The longer description of “introjective psychopathologies” is important too because, while the article is also concerned with how society can support those individuals so they can “continue their important contributions,” I’m not in that group  of “remarkable” people for whom society should feel some collective obligation…but I am absolutely in the same clinical class, to wit:

“…a second group or configuration of disorders can be identified as introjective psychopathologies that include disorders in which primary concerns with establishing and maintaining a viable sense of self range from establishing a basic sense of separateness, to a preoccupation with autonomy and control, to more complex internalized issues of self-worth. These patients primarily use counteractive defenses (e.g., projection, rationalization, intellectualization, doing and undoing, reaction formation, and overcompensation). Introjective patients are more ideational and concerned with establishing, protecting and maintaining a viable self-concept than they are about the quality of their interpersonal relations or about achieving feelings of trust, warmth, and affection. Issues of anger and aggression, directed toward the self and/or others, are usually central to their difficulties.”
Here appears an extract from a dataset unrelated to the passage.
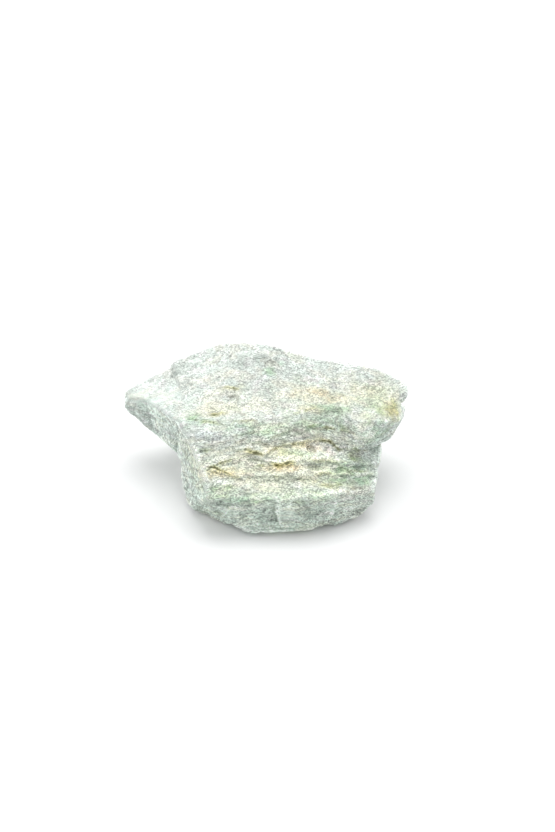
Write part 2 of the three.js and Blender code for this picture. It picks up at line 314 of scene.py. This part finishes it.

This so exactly describes me that if I were only a little more paranoid I’d think they’d looked through my records.

The question for me is: what do I do? I suspect that, almost by definition and supported by my own experimental evidence using myself as subject, being my own therapist isn’t going to work. But there’s nowhere for me to get the intense treatment the article recommends, particularly when I consider Blatt’s findings regarding the difficulty this group has  establishing a positive therapeutic relationship.